» **Objective**
Emit the exact text of every line from the line with "Turn this picture" to the line with "COIL_STEPS = 40", both ends included. No other output is expected.

(3D code data)
[start]

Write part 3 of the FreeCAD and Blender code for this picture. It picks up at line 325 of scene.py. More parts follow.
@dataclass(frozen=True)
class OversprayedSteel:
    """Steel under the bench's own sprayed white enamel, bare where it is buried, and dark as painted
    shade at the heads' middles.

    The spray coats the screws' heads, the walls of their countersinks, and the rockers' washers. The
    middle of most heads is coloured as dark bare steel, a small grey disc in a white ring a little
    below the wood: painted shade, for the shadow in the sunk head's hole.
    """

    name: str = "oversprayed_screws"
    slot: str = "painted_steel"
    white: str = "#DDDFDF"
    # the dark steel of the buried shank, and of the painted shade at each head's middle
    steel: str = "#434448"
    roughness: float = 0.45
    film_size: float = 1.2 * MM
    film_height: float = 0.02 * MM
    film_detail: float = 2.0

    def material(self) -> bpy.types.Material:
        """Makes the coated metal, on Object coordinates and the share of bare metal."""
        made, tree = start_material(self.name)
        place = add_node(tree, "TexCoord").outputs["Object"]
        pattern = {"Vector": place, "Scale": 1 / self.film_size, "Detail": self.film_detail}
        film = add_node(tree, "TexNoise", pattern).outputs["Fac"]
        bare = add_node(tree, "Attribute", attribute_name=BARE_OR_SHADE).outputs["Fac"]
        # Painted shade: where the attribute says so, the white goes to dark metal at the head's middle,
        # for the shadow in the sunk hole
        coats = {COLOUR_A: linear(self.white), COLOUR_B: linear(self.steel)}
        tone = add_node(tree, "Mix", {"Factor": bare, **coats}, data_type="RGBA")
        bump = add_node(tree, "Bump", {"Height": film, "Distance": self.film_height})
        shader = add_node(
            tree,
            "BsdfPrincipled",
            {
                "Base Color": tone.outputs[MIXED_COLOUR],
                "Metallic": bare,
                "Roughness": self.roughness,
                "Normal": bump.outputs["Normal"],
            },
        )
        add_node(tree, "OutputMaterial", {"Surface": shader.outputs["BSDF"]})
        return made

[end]
[start]

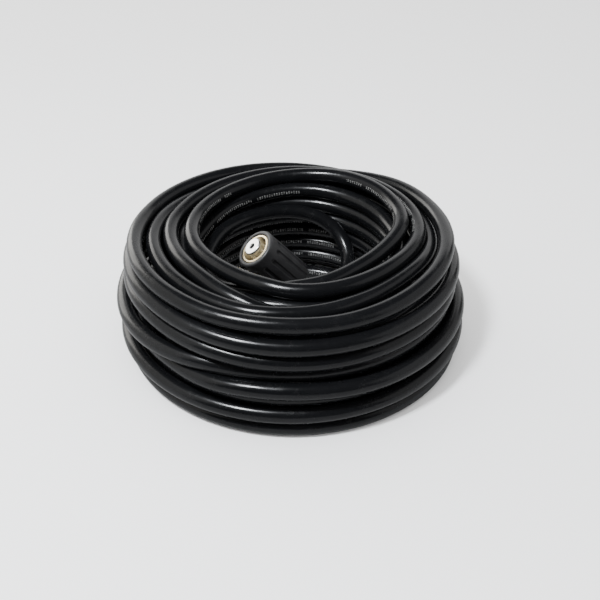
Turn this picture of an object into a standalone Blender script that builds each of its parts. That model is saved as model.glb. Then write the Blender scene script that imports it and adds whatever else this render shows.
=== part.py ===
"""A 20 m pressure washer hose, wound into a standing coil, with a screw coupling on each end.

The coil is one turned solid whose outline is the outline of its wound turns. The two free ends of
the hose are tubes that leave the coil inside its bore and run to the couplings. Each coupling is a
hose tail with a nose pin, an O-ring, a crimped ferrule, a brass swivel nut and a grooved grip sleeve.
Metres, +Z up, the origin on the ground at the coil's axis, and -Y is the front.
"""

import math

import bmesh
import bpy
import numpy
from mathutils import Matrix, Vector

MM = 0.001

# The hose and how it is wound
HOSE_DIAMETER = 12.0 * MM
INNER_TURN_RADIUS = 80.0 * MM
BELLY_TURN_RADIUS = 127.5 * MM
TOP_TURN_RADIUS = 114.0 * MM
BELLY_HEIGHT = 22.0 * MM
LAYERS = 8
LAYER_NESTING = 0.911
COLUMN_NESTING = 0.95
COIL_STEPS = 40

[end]

» **Result of this exercise**
Turn this picture of an object into a standalone Blender script that builds each of its parts. That model is saved as model.glb. Then write the Blender scene script that imports it and adds whatever else this render shows.
=== part.py ===
"""A 20 m pressure washer hose, wound into a standing coil, with a screw coupling on each end.

The coil is one turned solid whose outline is the outline of its wound turns. The two free ends of
the hose are tubes that leave the coil inside its bore and run to the couplings. Each coupling is a
hose tail with a nose pin, an O-ring, a crimped ferrule, a brass swivel nut and a grooved grip sleeve.
Metres, +Z up, the origin on the ground at the coil's axis, and -Y is the front.
"""

import math

import bmesh
import bpy
import numpy
from mathutils import Matrix, Vector

MM = 0.001

# The hose and how it is wound
HOSE_DIAMETER = 12.0 * MM
INNER_TURN_RADIUS = 80.0 * MM
BELLY_TURN_RADIUS = 127.5 * MM
TOP_TURN_RADIUS = 114.0 * MM
BELLY_HEIGHT = 22.0 * MM
LAYERS = 8
LAYER_NESTING = 0.911
COLUMN_NESTING = 0.95
COIL_STEPS = 40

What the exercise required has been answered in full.